Preface
Learning Objectives
The Digital Methods for Disability Studies course introduces students to a range of technologies and teaches them to think critically with and through media objects, practices, and processes. In this course, students ask critical questions about digital methods and explore how these methods work with other forms of knowledge production. Through texts, videos, podcasts, games, and interactive activities, students develop their critical thinking, close-reading, textual analysis, platform analysis, visual analysis, and critical game design skills. This course offers students an opportunity to both interrogate the digital realm as a site of inequality and to harness digital tools and methods in addressing complex social challenges. This digital-by-design course responds directly to the expressed needs of students for content that will prepare them to navigate digitally-mediated community, work, learning, cultural, and intimate spaces.

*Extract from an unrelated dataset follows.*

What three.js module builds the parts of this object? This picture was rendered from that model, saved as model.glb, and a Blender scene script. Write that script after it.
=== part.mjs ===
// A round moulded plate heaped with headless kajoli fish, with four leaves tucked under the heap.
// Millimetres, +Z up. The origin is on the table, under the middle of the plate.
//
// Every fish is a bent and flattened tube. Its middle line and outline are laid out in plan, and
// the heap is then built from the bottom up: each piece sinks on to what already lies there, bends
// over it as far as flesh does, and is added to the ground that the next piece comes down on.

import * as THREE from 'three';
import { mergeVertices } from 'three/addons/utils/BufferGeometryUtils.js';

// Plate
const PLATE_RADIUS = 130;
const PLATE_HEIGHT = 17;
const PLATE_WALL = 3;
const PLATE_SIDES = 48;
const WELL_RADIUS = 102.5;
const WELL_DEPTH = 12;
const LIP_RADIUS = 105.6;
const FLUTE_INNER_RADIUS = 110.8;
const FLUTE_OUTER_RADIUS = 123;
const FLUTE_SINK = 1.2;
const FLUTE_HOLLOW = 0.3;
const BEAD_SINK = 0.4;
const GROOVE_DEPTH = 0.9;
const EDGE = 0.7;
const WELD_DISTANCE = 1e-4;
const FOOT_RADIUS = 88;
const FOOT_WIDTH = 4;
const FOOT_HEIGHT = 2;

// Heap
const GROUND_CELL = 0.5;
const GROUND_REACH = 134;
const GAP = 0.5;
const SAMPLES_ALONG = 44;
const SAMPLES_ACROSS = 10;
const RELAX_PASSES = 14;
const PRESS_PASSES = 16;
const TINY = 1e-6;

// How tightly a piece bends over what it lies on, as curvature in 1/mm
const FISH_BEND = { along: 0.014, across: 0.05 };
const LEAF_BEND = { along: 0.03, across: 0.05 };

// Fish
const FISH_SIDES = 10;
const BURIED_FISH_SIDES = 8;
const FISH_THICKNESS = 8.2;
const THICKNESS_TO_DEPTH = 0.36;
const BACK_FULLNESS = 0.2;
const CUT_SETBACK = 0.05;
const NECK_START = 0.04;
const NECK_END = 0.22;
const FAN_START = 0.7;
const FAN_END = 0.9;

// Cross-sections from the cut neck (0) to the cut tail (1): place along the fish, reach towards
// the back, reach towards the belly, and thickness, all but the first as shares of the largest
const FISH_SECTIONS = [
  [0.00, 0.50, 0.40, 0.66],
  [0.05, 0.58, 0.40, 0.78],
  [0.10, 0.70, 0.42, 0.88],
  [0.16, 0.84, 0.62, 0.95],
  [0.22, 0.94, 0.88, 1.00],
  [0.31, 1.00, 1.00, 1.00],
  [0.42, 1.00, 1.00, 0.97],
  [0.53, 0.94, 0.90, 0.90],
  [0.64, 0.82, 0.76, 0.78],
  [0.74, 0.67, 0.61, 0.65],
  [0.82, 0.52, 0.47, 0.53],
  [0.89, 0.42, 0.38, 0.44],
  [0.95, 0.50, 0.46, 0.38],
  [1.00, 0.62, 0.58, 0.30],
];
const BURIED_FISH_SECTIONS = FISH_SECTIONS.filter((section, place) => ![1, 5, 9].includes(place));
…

This course is comprised of ten modules. Each module introduces students to theoretical and practical conversations at the intersection of critical disability studies and digital methods. It offers both open-access required and suggested additional readings as well as multimedia resources by key figures in these intersecting fields. Through a series of ‘spotlights,’ students meet emerging and established Canadian disabled and Deaf makers.

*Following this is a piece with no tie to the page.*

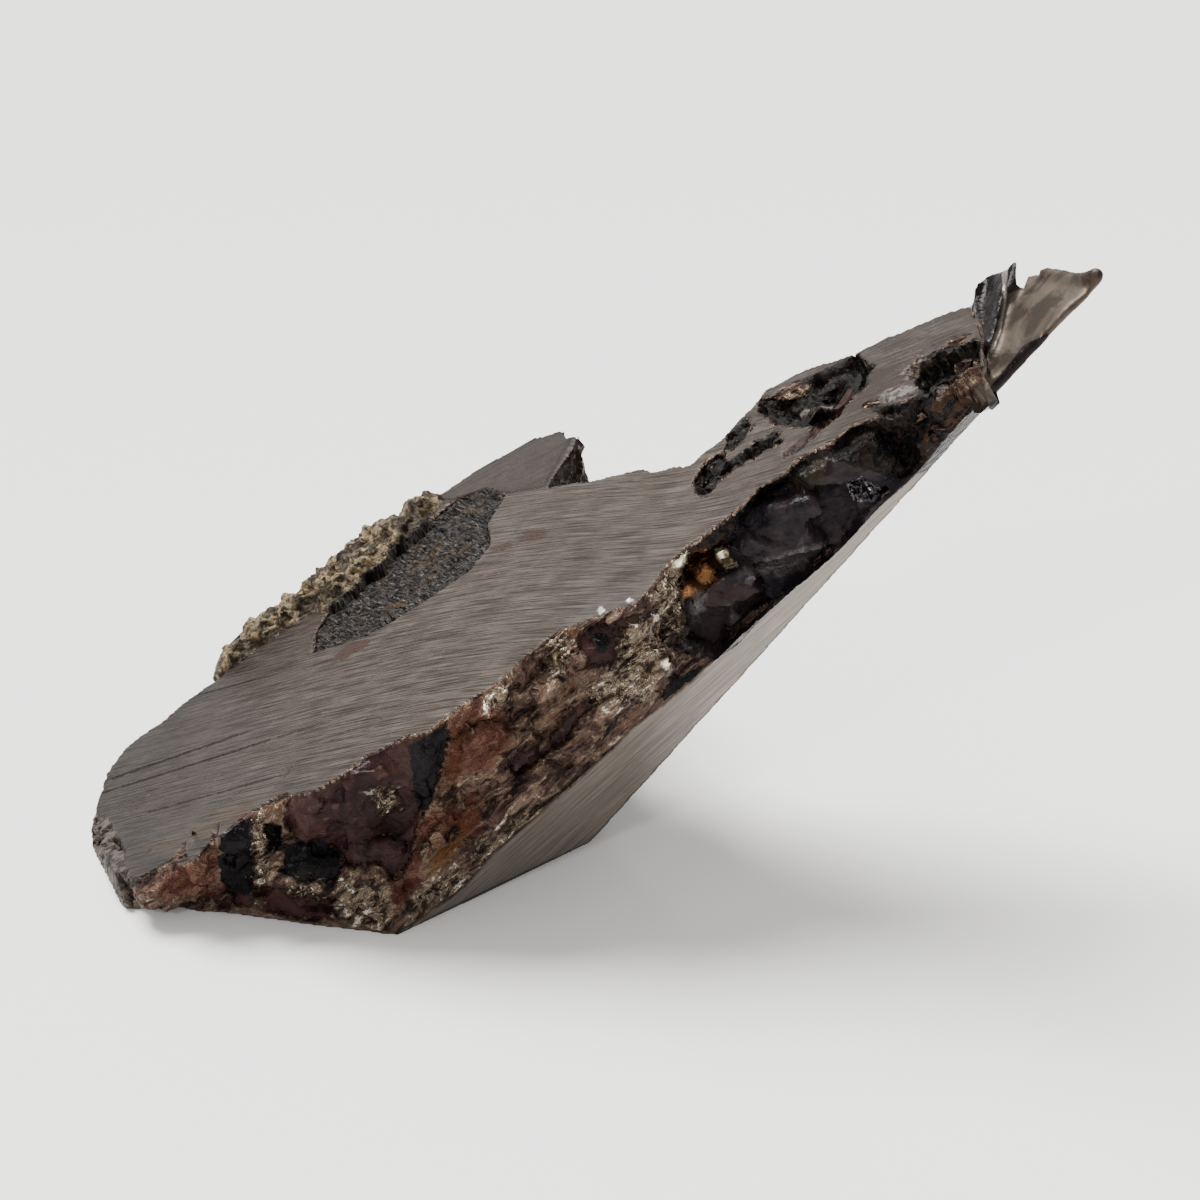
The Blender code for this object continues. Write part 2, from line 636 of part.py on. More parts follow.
def build_metal(pockets):
    """The nickel-iron body, with everything that is cut out of it and joined to it."""
    front_point, front_up = plane_of(FRONT_POINTS)
    torn = (
        to_object("scoop", sheet(SCOOP_ROWS, SCOOP_THICKNESS)),
        to_object("curl", worm(CURL_PATH)),
        to_object("spike", worm(SPIKE_PATH)),
    )
    cutters = [
        block("front_cut", front_point, -front_up),
        to_object("back_cut", back_block()),
        block("base_cut", Vector((0, 0, 0)), Vector((0, 0, -1))),
        block("corner_cut", *plane_of(CORNER_POINTS)),
        block("tip_cut", *plane_of(TIP_POINTS), TIP_START),
    ]
    hollows = list(pockets)
    for number, pit in enumerate(PITS, 1):
        hollows.append(to_object(f"pit_{number}", crystal(pit)))
    for number, shape in enumerate(GROOVES, 1):
        hollows.append(to_object(f"groove_{number}", groove(*shape)))

    metal = to_object("metal_slice", walls(), material("nickel iron", METAL_COLOUR, 0.9, 0.45))
    # The exact solver leaves open edges in this body, so it takes the manifold one.
    for cutter in cutters:
        boolean(metal, cutter, solver="MANIFOLD")
    for piece in torn:
        boolean(metal, piece, "UNION", "MANIFOLD")
    for hollow in hollows:
        boolean(metal, hollow, solver="MANIFOLD")
    drop_crumbs(metal)


def drop_crumbs(obj):
    """Applies the modifiers and keeps the largest body, without crumbs that the pockets cut loose."""
    graph = bpy.context.evaluated_depsgraph_get()
    mesh = bpy.data.meshes.new_from_object(obj.evaluated_get(graph))
    bm = bmesh.new()
    bm.from_mesh(mesh)
    bodies = []
    left = set(bm.verts)
    while left:
        waiting = [left.pop()]
        body = set(waiting)
        while waiting:
            vert = waiting.pop()
            for edge in vert.link_edges:
                other = edge.other_vert(vert)
                if other not in body:
                    body.add(other)
                    waiting.append(other)
        left -= body
        bodies.append(body)
    bodies.sort(key=len)
    for body in bodies[:-1]:
        bmesh.ops.delete(bm, geom=list(body), context="VERTS")
    bm.to_mesh(mesh)
    bm.free()
    obj.modifiers.clear()
    obj.data = mesh


def sawn_flush(obj):
    """Trims a crystal just under the sawn top."""
    low = [on_top(x, y, FLUSH) for x, y in ((0, 0), (10, 0), (0, 10))]
    boolean(obj, block(f"{obj.name}_trim", *plane_of(low)))


def rim_grain(number, place):
    x, y, half, below = place
    centre = (x, y, top_z(x, y) - below)
    return Grain(centre, (half, half, half), 0, 0, RIM_SEED + number, RIM_FACETS, UP, half)


def build():
    for obj in list(bpy.data.objects):
        bpy.data.objects.remove(obj, do_unlink=True)
    noise.seed_set(NOISE_SEED)

    black = material("black olivine", BLACK_COLOUR, 0.0, 0.1)
    purple = material("purple olivine", PURPLE_COLOUR, 0.0, 0.15)
    brown = material("brown olivine", BROWN_COLOUR, 0.0, 0.2)
    red = material("red olivine", RED_COLOUR, 0.0, 0.5)
    green = material("green olivine", GREEN_COLOUR, 0.0, 0.25)
    yellow = material("yellow olivine", YELLOW_COLOUR, 0.0, 0.6)
    grit = material("gritty olivine", GRIT_COLOUR, 0.0, 0.8)

    # Name, grains, material, metal left over it and under it, and whether it is sawn flush.
    rim = tuple(rim_grain(number, place) for number, place in enumerate(RIM_GRAINS))
    groups = [
        ("olivine_red_brown", (RED_GRAIN,), red, None, None, True),
        ("olivine_black", (BLACK_GRAIN,), black, None, None, True),
        ("olivine_black_small", (SMALL_BLACK_GRAIN,), black, None, None, False),
        ("olivine_purple", (PURPLE_GRAIN,), purple, None, None, True),
        ("olivine_rubble", RUBBLE_GRAINS, brown, TOP_SKIN, FRONT_SKIN, False),
        ("olivine_glassy", GLASSY_GRAINS, black, TOP_SKIN, FRONT_SKIN, False),
        ("olivine_tip_dark", (TIP_DARK_GRAIN,), black, None, None, False),
        ("olivine_tip_brown", (TIP_BROWN_GRAIN,), brown, None, TIP_SKIN, False),
        ("olivine_rim", rim, yellow, None, None, False),
    ]
    for name, grain in BACK_GRAINS.items():
        groups.append((name, (grain,), green, TOP_SKIN, None, False))

    pockets = []
    for name, grains, made, top_skin, front_skin, flush in groups:
        limits = limits_of(top_skin, front_skin)
        obj = grown_together(name, grains, made, limits)
        if flush:
            sawn_flush(obj)
        for number, grain in enumerate(grains, 1):
            pockets.append(to_object(f"{name}_pocket_{number}", crystal(grain, GAP, limits)))
    for number, hollow in enumerate(GLASSY_HOLLOWS, 1):
        limits = limits_of(TOP_SKIN - GAP, FRONT_SKIN - GAP)
        pockets.append(to_object(f"glassy_hollow_{number}", crystal(hollow, 0.0, limits)))

    gritty = to_object("olivine_gritty", patch(0.0, -FLUSH, PATCH_DEPTH), grit)
    for number, grain in enumerate(rim, 1):
        boolean(gritty, to_object(f"rim_clearance_{number}", crystal(grain, GAP)))
    pockets.append(to_object("gritty_pocket", patch(GAP, 0.5, PATCH_DEPTH)))
    build_metal(pockets)


build()
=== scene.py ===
"""Looks of the pallasite slice: one broken and sawn body, and the crystals in its walls.

Lengths are in millimetres from PLAN_CENTRE, the middle that the photograph's places were measured
from, until finish_piece() puts a piece back on the part's own origin in metres. X right, Y away,
Z up. Outlines of features are given as the camera sees them, in pixels of its 1200-pixel frame.
"""

import math

import bmesh
import bpy
import numpy as np
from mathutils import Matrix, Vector, noise
from mathutils.bvhtree import BVHTree


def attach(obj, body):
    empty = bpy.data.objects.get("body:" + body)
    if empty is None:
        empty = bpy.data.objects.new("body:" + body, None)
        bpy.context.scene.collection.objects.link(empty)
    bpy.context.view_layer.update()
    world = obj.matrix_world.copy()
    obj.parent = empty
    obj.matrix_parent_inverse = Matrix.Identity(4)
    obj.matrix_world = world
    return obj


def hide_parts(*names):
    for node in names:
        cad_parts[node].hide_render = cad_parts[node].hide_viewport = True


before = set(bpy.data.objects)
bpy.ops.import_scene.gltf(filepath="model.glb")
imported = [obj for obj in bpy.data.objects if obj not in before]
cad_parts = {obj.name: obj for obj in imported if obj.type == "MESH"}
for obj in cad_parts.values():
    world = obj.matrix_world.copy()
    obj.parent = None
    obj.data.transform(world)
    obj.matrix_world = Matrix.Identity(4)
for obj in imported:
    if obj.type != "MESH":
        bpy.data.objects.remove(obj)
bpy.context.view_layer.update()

noise.seed_set(3)  # the tilts of the chips draw on it

MM = 0.001
PLAN_CENTRE = np.array((-1.05, 1.25, 0.0))

# The camera.
ELEVATION = math.radians(25.0)
DISTANCE = 110.0
TARGET = np.array((0.0, 0.0, 8.0))
LENS = 97.06
SENSOR = 36.0
FRAME_PX = 1200
PX = 0.034              # one pixel at the target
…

Throughout this course students will:
- Become skilled with multiple digital storytelling platforms, such as social media, podcasts, and Twine, in knowledge communication and dissemination
- Gain hands-on experience with meeting AODA standards and making the digital sphere accessible.
- Understand the fundamentals of crip technoscience, cripping digital media, and critical game design and how to apply them in cultural and social environments.
- Develop a nuanced understanding of accessibility and accommodation law, policy, and practice guidelines related to media design and production. Practice using this knowledge with digital media platforms and technologies.
- Critically reflect on how technological innovation proceeds from and is related to social, cultural, and embodied difference.
- Witness first-hand the impact of the digital divide on disabled people. Analyse sources of inequitable access to digital resources due to economic, physical, geographic, and infrastructure factors.
- Identify the affordances and constraints of media platforms and technologies with attention to access and disability justice. Reflect critically on the labour and ethics of digital making.